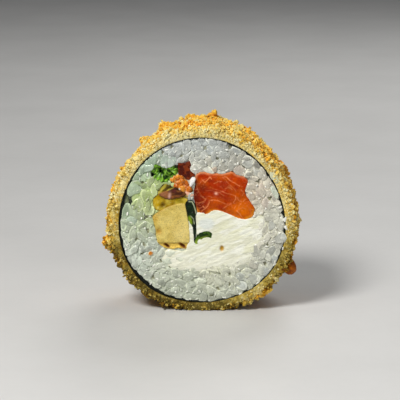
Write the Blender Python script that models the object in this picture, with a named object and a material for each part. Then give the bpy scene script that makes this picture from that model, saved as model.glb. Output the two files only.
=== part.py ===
"""A thick slice of breaded, fried sushi roll, standing on its crust with a cut face to the front.

The roll's axis runs along Y and the front cut face looks along -Y. The origin is the middle of
the small flat foot that the slice rests on. Shapes are worked out in millimetres, in the plane of
the cut with the roll's axis at (0, 0), and turned into metres where a mesh is made.
"""
import math
import random

import bmesh
import bpy
from mathutils import Matrix, Vector, geometry, noise

MM = 0.001
SEED = 11

# The slice
DEPTH = 24.0
HALF = DEPTH / 2
AXIS_HEIGHT = 28.7
GAP = 0.3
SHARP_ANGLE = 40.0
FACE_STEP = 2.1
CUTTER_PAST = 3.0

# The nori sheet: mean radius, how the hand-rolled ring departs from a circle, and its lap
NORI_RADIUS = 26.0
NORI_HARMONICS = ((1, 0.48, -97.0), (2, 0.21, 169.0), (3, 0.43, -73.0), (4, 0.17, -158.0))
NORI_THICK = 0.4
LAP_FROM = 150.0
LAP_TO = 245.0
LAP_BLEND = 45.0
LAP_APPROACH = 15.0
LAP_STEP = 0.75
NORI_STEPS = 132

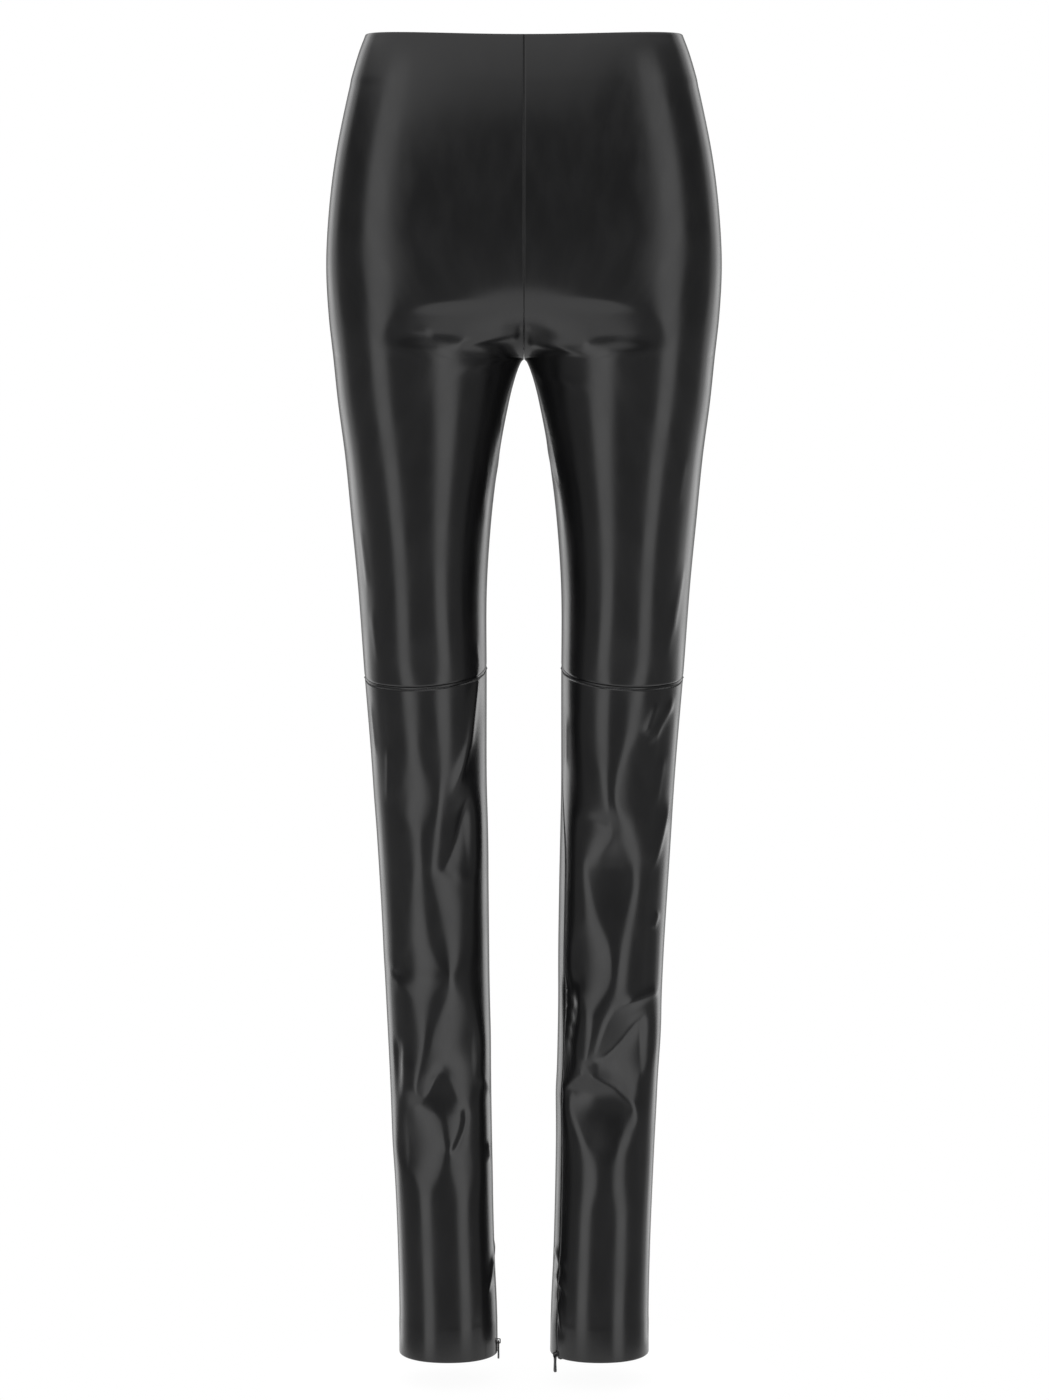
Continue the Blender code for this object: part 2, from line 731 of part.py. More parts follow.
def rounded_box_point(angle, half_width, half_height, power):
    """A point of a rounded rectangle, as two lengths."""
    side, up = math.sin(angle), math.cos(angle)
    width = math.copysign(abs(side) ** (2 / power), side) * half_width
    height = math.copysign(abs(up) ** (2 / power), up) * half_height
    return width, height


def make_slider(name, leg):
    """The slider: a body inside the leg, with a bridge through the seam that holds the tab."""
    frame = slider_frame(leg)
    pin = Vector((0, PIN_STANDOFF, 0))
    bridge_front = PIN_STANDOFF + PIN_ROOM + BRIDGE_BAR
    bridge_root = (SLIDER_FRONT + SLIDER_BACK) / 2

    def outer(angle):
        half = (bridge_front - bridge_root) / 2
        y, z = rounded_box_point(angle, half, BRIDGE_HEIGHT / 2, 8)
        return Vector((0, (bridge_front + bridge_root) / 2 + y, z))

    def inner(angle):
        y, z = rounded_box_point(angle, PIN_ROOM, BRIDGE_HEIGHT / 2 - BRIDGE_BAR, 8)
        return pin + Vector((0, y, z))

    bridge = new_object(
        name + ".bridge", ring_plate(outer, inner, BRIDGE_THICKNESS, Vector((1, 0, 0))), ZIP_METAL
    )
    bridge.matrix_world = frame
    bridge.hide_render = True
    bridge.display_type = "WIRE"

    bm = bmesh.new()
    size = Vector((SLIDER_WIDTH, SLIDER_FRONT - SLIDER_BACK, SLIDER_HEIGHT))
    middle = Matrix.Translation((0, (SLIDER_FRONT + SLIDER_BACK) / 2, 0))
    bmesh.ops.create_cube(bm, size=1.0, matrix=middle @ Matrix.Diagonal((*size, 1.0)))
    bmesh.ops.bevel(
        bm, geom=bm.edges[:], offset=SLIDER_BEVEL, affect="EDGES", segments=2, profile=0.5,
        material=-1,
    )
    slider = new_object(name, bm, ZIP_METAL)
    slider.matrix_world = frame
    joined = slider.modifiers.new("bridge", "BOOLEAN")
    joined.operation = "UNION"
    joined.solver = "EXACT"
    joined.object = bridge
    return slider


def make_tab(name, leg):
    """The pull tab, with its origin on its pin. It hangs straight down."""
    top = TAB_THICKNESS / 2
    half_length = TAB_LENGTH / 2

    def outer(angle):
        height = math.cos(angle)
        flare = (TAB_WAIST + TAB_FLARE * height**2) * math.sqrt(1 - height**6)
        return Vector((math.copysign(flare, math.sin(angle)), 0, top + half_length * (height - 1)))

    def inner(angle):
        x, z = rounded_box_point(angle, EYE_HALF_WIDTH, EYE_HEIGHT / 2, 3)
        return Vector((x, 0, z - top - EYE_HEIGHT / 2))

    tab = new_object(name, ring_plate(outer, inner, TAB_THICKNESS, Vector((0, 1, 0))), ZIP_METAL)
    tab.matrix_world = slider_frame(leg) @ Matrix.Translation((0, PIN_STANDOFF, 0))
    return tab


# ---------------------------------------------------------------- the whole

def main():
    """Builds every piece."""
    for obj in list(bpy.data.objects):
        bpy.data.objects.remove(obj)
    for leg, side in ((LEFT, "left"), (RIGHT, "right")):
        make_thigh_panel(f"front_{side}_thigh", leg, -1, 0)
        make_thigh_panel(f"back_{side}_thigh", leg, 0, 1)
        make_shin_panel(f"front_{side}_shin", leg, -1, 0)
        make_shin_panel(f"back_{side}_calf", leg, 0, 1)
        make_tape(f"zip_tape_{side}", leg)
        make_slider(f"zip_slider_{side}", leg)
        make_tab(f"zip_tab_{side}", leg)
    make_facing()


main()
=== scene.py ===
"""Leggings in glossy black faux leather, filled out with no wearer, as the photograph shows them.

Left and right are the wearer's: +X is the wearer's left, -Y the front and +Z up. Lengths are in
metres, except in the tables, whose rows are in millimetres and degrees.

The cloth follows one smooth form, given by level sections. "Depth" is how far a point lies below
the origin. "Around" is where it lies on one half of a section: -1 at the centre front (on a leg,
at the inseam), 0 at the side seam and 1 at the centre back (on a leg, at the inseam again).
"""

import logging
import math
from collections.abc import Callable, Sequence
from dataclasses import astuple, dataclass
from enum import Enum
from typing import Any

import bmesh
import bpy
import numpy as np
from mathutils import Matrix, Vector


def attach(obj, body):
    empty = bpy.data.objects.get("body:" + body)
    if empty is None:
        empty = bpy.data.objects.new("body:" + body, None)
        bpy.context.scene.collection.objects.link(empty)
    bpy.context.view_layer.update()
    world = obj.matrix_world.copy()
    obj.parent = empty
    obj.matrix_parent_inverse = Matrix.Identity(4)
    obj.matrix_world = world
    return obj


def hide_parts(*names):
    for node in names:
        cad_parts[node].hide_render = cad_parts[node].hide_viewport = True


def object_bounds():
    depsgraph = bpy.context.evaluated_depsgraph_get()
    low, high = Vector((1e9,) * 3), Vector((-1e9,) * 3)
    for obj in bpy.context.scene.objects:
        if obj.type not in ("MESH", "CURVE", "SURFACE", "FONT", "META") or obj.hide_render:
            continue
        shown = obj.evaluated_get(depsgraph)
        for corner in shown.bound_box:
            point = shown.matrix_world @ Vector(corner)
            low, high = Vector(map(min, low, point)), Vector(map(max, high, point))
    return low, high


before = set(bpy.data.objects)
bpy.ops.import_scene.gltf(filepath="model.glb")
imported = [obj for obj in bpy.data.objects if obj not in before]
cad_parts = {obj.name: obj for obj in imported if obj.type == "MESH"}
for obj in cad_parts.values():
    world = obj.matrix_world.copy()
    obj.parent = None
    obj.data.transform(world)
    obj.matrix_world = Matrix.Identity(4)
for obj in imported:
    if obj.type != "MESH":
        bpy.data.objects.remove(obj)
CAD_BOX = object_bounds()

MM = 0.001
log = logging.getLogger("leggings")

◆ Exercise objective
Repeat every entry word for word.

◆ Answer
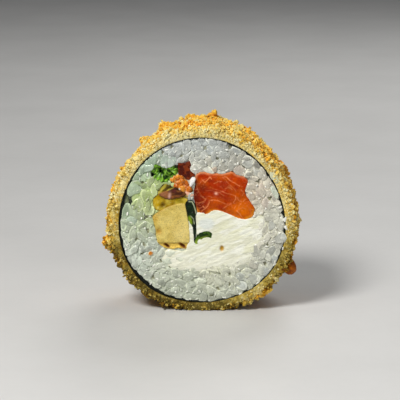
Write the Blender Python script that models the object in this picture, with a named object and a material for each part. Then give the bpy scene script that makes this picture from that model, saved as model.glb. Output the two files only.
=== part.py ===
"""A thick slice of breaded, fried sushi roll, standing on its crust with a cut face to the front.

The roll's axis runs along Y and the front cut face looks along -Y. The origin is the middle of
the small flat foot that the slice rests on. Shapes are worked out in millimetres, in the plane of
the cut with the roll's axis at (0, 0), and turned into metres where a mesh is made.
"""
import math
import random

import bmesh
import bpy
from mathutils import Matrix, Vector, geometry, noise

MM = 0.001
SEED = 11

# The slice
DEPTH = 24.0
HALF = DEPTH / 2
AXIS_HEIGHT = 28.7
GAP = 0.3
SHARP_ANGLE = 40.0
FACE_STEP = 2.1
CUTTER_PAST = 3.0

# The nori sheet: mean radius, how the hand-rolled ring departs from a circle, and its lap
NORI_RADIUS = 26.0
NORI_HARMONICS = ((1, 0.48, -97.0), (2, 0.21, 169.0), (3, 0.43, -73.0), (4, 0.17, -158.0))
NORI_THICK = 0.4
LAP_FROM = 150.0
LAP_TO = 245.0
LAP_BLEND = 45.0
LAP_APPROACH = 15.0
LAP_STEP = 0.75
NORI_STEPS = 132

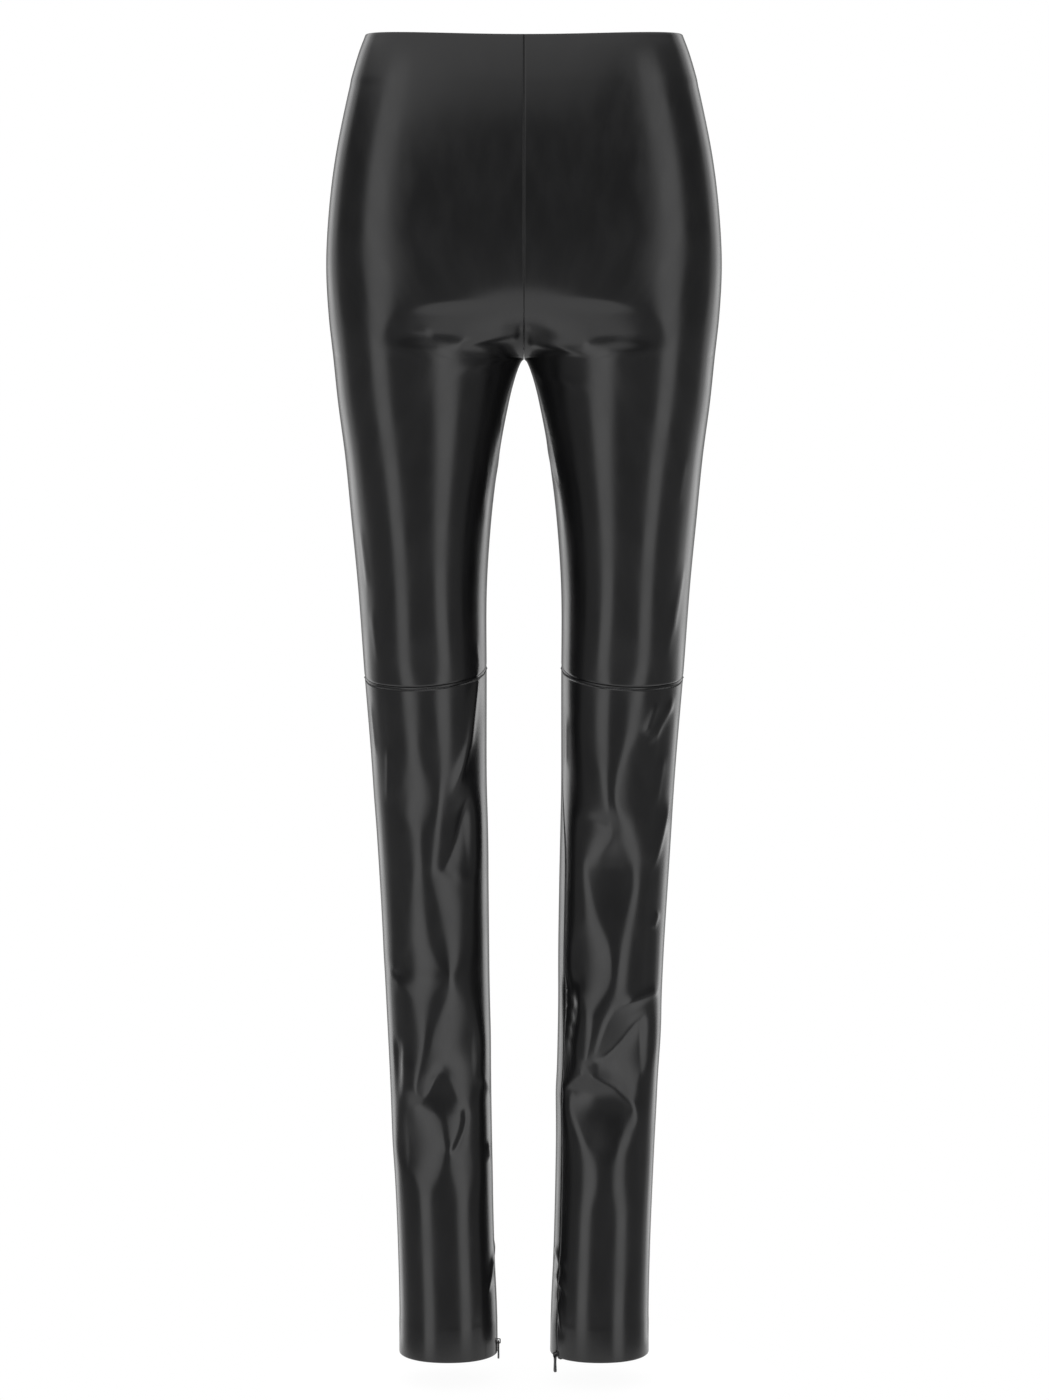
Continue the Blender code for this object: part 2, from line 731 of part.py. More parts follow.
def rounded_box_point(angle, half_width, half_height, power):
    """A point of a rounded rectangle, as two lengths."""
    side, up = math.sin(angle), math.cos(angle)
    width = math.copysign(abs(side) ** (2 / power), side) * half_width
    height = math.copysign(abs(up) ** (2 / power), up) * half_height
    return width, height


def make_slider(name, leg):
    """The slider: a body inside the leg, with a bridge through the seam that holds the tab."""
    frame = slider_frame(leg)
    pin = Vector((0, PIN_STANDOFF, 0))
    bridge_front = PIN_STANDOFF + PIN_ROOM + BRIDGE_BAR
    bridge_root = (SLIDER_FRONT + SLIDER_BACK) / 2

    def outer(angle):
        half = (bridge_front - bridge_root) / 2
        y, z = rounded_box_point(angle, half, BRIDGE_HEIGHT / 2, 8)
        return Vector((0, (bridge_front + bridge_root) / 2 + y, z))

    def inner(angle):
        y, z = rounded_box_point(angle, PIN_ROOM, BRIDGE_HEIGHT / 2 - BRIDGE_BAR, 8)
        return pin + Vector((0, y, z))

    bridge = new_object(
        name + ".bridge", ring_plate(outer, inner, BRIDGE_THICKNESS, Vector((1, 0, 0))), ZIP_METAL
    )
    bridge.matrix_world = frame
    bridge.hide_render = True
    bridge.display_type = "WIRE"

    bm = bmesh.new()
    size = Vector((SLIDER_WIDTH, SLIDER_FRONT - SLIDER_BACK, SLIDER_HEIGHT))
    middle = Matrix.Translation((0, (SLIDER_FRONT + SLIDER_BACK) / 2, 0))
    bmesh.ops.create_cube(bm, size=1.0, matrix=middle @ Matrix.Diagonal((*size, 1.0)))
    bmesh.ops.bevel(
        bm, geom=bm.edges[:], offset=SLIDER_BEVEL, affect="EDGES", segments=2, profile=0.5,
        material=-1,
    )
    slider = new_object(name, bm, ZIP_METAL)
    slider.matrix_world = frame
    joined = slider.modifiers.new("bridge", "BOOLEAN")
    joined.operation = "UNION"
    joined.solver = "EXACT"
    joined.object = bridge
    return slider


def make_tab(name, leg):
    """The pull tab, with its origin on its pin. It hangs straight down."""
    top = TAB_THICKNESS / 2
    half_length = TAB_LENGTH / 2

    def outer(angle):
        height = math.cos(angle)
        flare = (TAB_WAIST + TAB_FLARE * height**2) * math.sqrt(1 - height**6)
        return Vector((math.copysign(flare, math.sin(angle)), 0, top + half_length * (height - 1)))

    def inner(angle):
        x, z = rounded_box_point(angle, EYE_HALF_WIDTH, EYE_HEIGHT / 2, 3)
        return Vector((x, 0, z - top - EYE_HEIGHT / 2))

    tab = new_object(name, ring_plate(outer, inner, TAB_THICKNESS, Vector((0, 1, 0))), ZIP_METAL)
    tab.matrix_world = slider_frame(leg) @ Matrix.Translation((0, PIN_STANDOFF, 0))
    return tab


# ---------------------------------------------------------------- the whole

def main():
    """Builds every piece."""
    for obj in list(bpy.data.objects):
        bpy.data.objects.remove(obj)
    for leg, side in ((LEFT, "left"), (RIGHT, "right")):
        make_thigh_panel(f"front_{side}_thigh", leg, -1, 0)
        make_thigh_panel(f"back_{side}_thigh", leg, 0, 1)
        make_shin_panel(f"front_{side}_shin", leg, -1, 0)
        make_shin_panel(f"back_{side}_calf", leg, 0, 1)
        make_tape(f"zip_tape_{side}", leg)
        make_slider(f"zip_slider_{side}", leg)
        make_tab(f"zip_tab_{side}", leg)
    make_facing()


main()
=== scene.py ===
"""Leggings in glossy black faux leather, filled out with no wearer, as the photograph shows them.

Left and right are the wearer's: +X is the wearer's left, -Y the front and +Z up. Lengths are in
metres, except in the tables, whose rows are in millimetres and degrees.

The cloth follows one smooth form, given by level sections. "Depth" is how far a point lies below
the origin. "Around" is where it lies on one half of a section: -1 at the centre front (on a leg,
at the inseam), 0 at the side seam and 1 at the centre back (on a leg, at the inseam again).
"""

import logging
import math
from collections.abc import Callable, Sequence
from dataclasses import astuple, dataclass
from enum import Enum
from typing import Any

import bmesh
import bpy
import numpy as np
from mathutils import Matrix, Vector


def attach(obj, body):
    empty = bpy.data.objects.get("body:" + body)
    if empty is None:
        empty = bpy.data.objects.new("body:" + body, None)
        bpy.context.scene.collection.objects.link(empty)
    bpy.context.view_layer.update()
    world = obj.matrix_world.copy()
    obj.parent = empty
    obj.matrix_parent_inverse = Matrix.Identity(4)
    obj.matrix_world = world
    return obj


def hide_parts(*names):
    for node in names:
        cad_parts[node].hide_render = cad_parts[node].hide_viewport = True


def object_bounds():
    depsgraph = bpy.context.evaluated_depsgraph_get()
    low, high = Vector((1e9,) * 3), Vector((-1e9,) * 3)
    for obj in bpy.context.scene.objects:
        if obj.type not in ("MESH", "CURVE", "SURFACE", "FONT", "META") or obj.hide_render:
            continue
        shown = obj.evaluated_get(depsgraph)
        for corner in shown.bound_box:
            point = shown.matrix_world @ Vector(corner)
            low, high = Vector(map(min, low, point)), Vector(map(max, high, point))
    return low, high


before = set(bpy.data.objects)
bpy.ops.import_scene.gltf(filepath="model.glb")
imported = [obj for obj in bpy.data.objects if obj not in before]
cad_parts = {obj.name: obj for obj in imported if obj.type == "MESH"}
for obj in cad_parts.values():
    world = obj.matrix_world.copy()
    obj.parent = None
    obj.data.transform(world)
    obj.matrix_world = Matrix.Identity(4)
for obj in imported:
    if obj.type != "MESH":
        bpy.data.objects.remove(obj)
CAD_BOX = object_bounds()

MM = 0.001
log = logging.getLogger("leggings")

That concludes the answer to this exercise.